When a COVID-19 vaccine is available, how will we pay for it?

When a COVID-19 vaccine is available, how will we pay for it?

  • 24 March 2020
  • 3 min read
  • by Jeff Weintraub
GAVI/2017/Guido Dingemans
GAVI/2017/Guido Dingemans

 

In the race to produce a safe and effective vaccine against the COVID-19 virus, one of the many challenges will be the cost of developing the vaccine and eventually getting it to the vast number of people worldwide who will need it.

It’s too soon to know precisely what that price tag will be. But there’s little doubt that the financial burden will swamp the collective capacity of the world’s governments, which are already mobilising unprecedented levels of funding to fight the outbreak domestically and keep their devastated economies from collapse.

Clinical trials, which can cost tens of millions of dollars to conduct regardless of the outcome, are now underway for at least a few of the vaccine candidates, and there will be more. If novel technologies produce an effective vaccine, there will be a need for new facilities at a cost of at least a half a billion dollars each. And even if the price for each dose of the vaccine is relatively modest, the sheer scale of need will be immense, with a large proportion of the planet's population most likely requiring vaccination every year or so.

But what if those battered governments commit to paying for this essential, life-saving vaccine over many years? And, then, against those promised future payments, what if we ask private investors to lend enough cash right now to quell the crisis?

That’s essentially how a mechanism called the International Finance Facility for Immunisation, or IFFIm, works, and why it could very well be pressed into service by Gavi to ensure there is enough funding in the near term to produce and rapidly deploy the eventual COVID-19 vaccine or vaccines. With this tool, the world can provide critical funding not just when it’s available – which too often in emergencies like this is too late – but, more importantly, when it’s needed.

Here’s how it has worked so far: ten countries have committed to pay out more than US$ 6.5 billion to IFFIm over 10 to 23 years. Against those pledges, since 2006 IFFIm’s Vaccine Bonds have raised about US$ 6.1 billion from private sector investors around the world and provided US$ 2.6 billion of immediately available funding for Gavi. In several years, IFFIm then pays back those investors at a competitive rate of return.

That’s made it possible for Gavi to pay for pressing immunisation programmes such as vaccine campaigns and introductions, as well as for polio eradication, vaccine stockpiles and health system strengthening. And, in 2019, it issued a bond against a long-term commitment from the Norwegian Government to raise funding for the Coalition for Epidemic Preparedness and Innovation, or CEPI, which supports the creation of vaccines for a number of menacing infectious diseases, including now COVID-19.

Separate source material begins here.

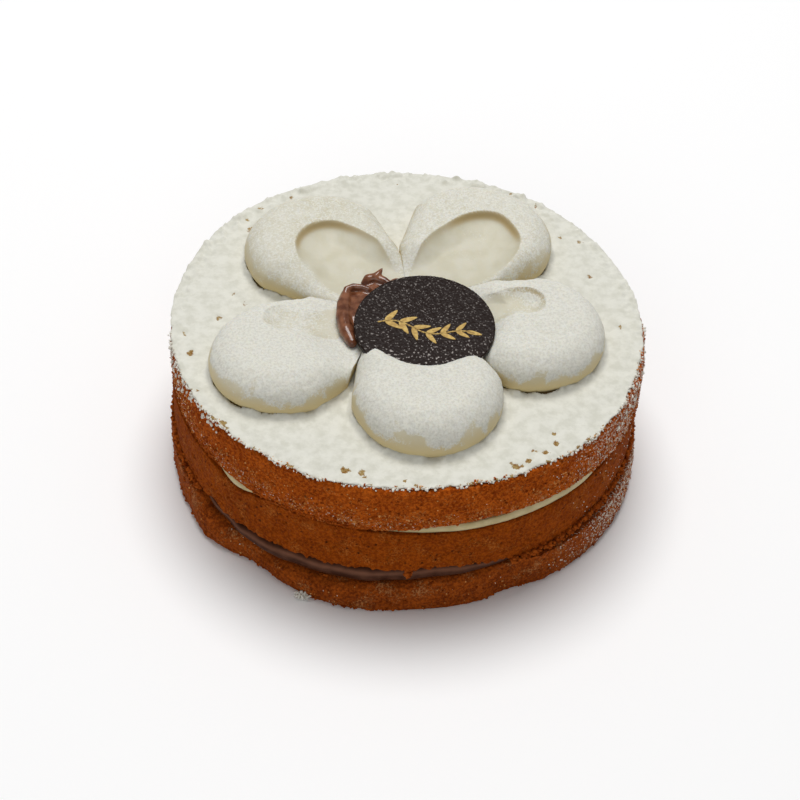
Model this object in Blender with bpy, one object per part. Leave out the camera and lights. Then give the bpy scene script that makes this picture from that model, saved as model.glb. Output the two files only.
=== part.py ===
# A round layer cake: three sponges, a chocolate and a cream filling, and on top
# a flower of five cream petals round a piped ganache swirl with a chocolate disc.
# The cake stands on the floor with its middle over the origin; +Y is its back.

import math
import random

import bmesh
import bpy
from mathutils import Matrix, Vector

MM = 0.001

# Cake body
CAKE_RADIUS = 100 * MM
CAKE_HEIGHT = 70 * MM
BOTTOM_TOP = 17.5 * MM
MIDDLE_FLOOR = 22 * MM
MIDDLE_TOP = 43 * MM
TOP_FLOOR = 46.5 * MM
PIECE_GAP = 0.3 * MM
SPONGE_SHOULDER = 1.6 * MM
RIM_SHOULDER = 2.4 * MM
CRUMB_RELIEF = 0.35 * MM
RIM_RELIEF = 0.7 * MM
CAKE_SEGMENTS = 96
INNER_RINGS = (58 * MM, 86 * MM, 93 * MM)
SHOULDER_RING = 96.6 * MM

# Places round the side, as (angle in degrees, half width in degrees, rise)
CHOCOLATE_DROOP = ((-122, 22, 7 * MM), (-96, 14, 2.5 * MM))
CHOCOLATE_ROOF = ((-132, 20, -2.5 * MM), (-78, 14, 3 * MM))
CREAM_FLOOR = ((-74, 26, 2.5 * MM), (-133, 7, -2.5 * MM))
CREAM_ROOF = ((-70, 26, 3.5 * MM), (-34, 18, 1.5 * MM), (-128, 10, -1.5 * MM))
TOP_BULGES = ((-20, 25, 1.2 * MM), (60, 14, 0.8 * MM), (140, 18, 1 * MM))
MIDDLE_BULGES = ((-75, 22, 1 * MM), (-150, 20, 0.6 * MM), (20, 40, 0.5 * MM))
BOTTOM_BULGES = (
    (-156, 6, 1 * MM),
    (-142, 8, 3.2 * MM),
    (-126, 6, -2.2 * MM),
    (-104, 11, 2 * MM),
    (-62, 7, -2.2 * MM),
    (-28, 22, 2.2 * MM),
    (60, 30, 1.4 * MM),
    (130, 20, 1.8 * MM),
)
BOTTOM_RADIUS = 101.6 * MM
CHOCOLATE_RADIUS = 99.4 * MM
CREAM_RADIUS = 99.2 * MM

# Flower of cream: the petals stand on the cake, thick rolls round a hollow
PETAL_FLOOR = CAKE_HEIGHT + PIECE_GAP
PETAL_INNER = 8.5 * MM
PETAL_BELLY = 5.5 * MM
PETAL_UNDERCUT = 3 * MM
PETAL_GAP = 0.15 * MM
PETAL_TIP_RADIUS = 16 * MM
PETAL_LEAST_ROLL = 3.5 * MM
PETAL_UNEVEN = 0.5 * MM
PETAL_SEGMENTS = 36
FLOWER_CENTRE = Vector((-1 * MM, -1 * MM))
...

IFFIm’s Vaccine Bonds have been enormously popular among investors for two primary reasons: they offer a competitive rate of return, and there is now a large and growing community of investors who are actively seeking ways to use their money to solve the world’s toughest social, environmental, economic and health challenges. Only with safe and effective vaccines can we stop the threat of COVID-19 that has so rapidly turned our world upside down. Efforts to produce them with what could be record-breaking speed will require enormous persistence, wisdom, good luck and, yes, resources. We need to use every available tool in our arsenal – and maybe a few new ones – to prevail. With IFFIm we already have one.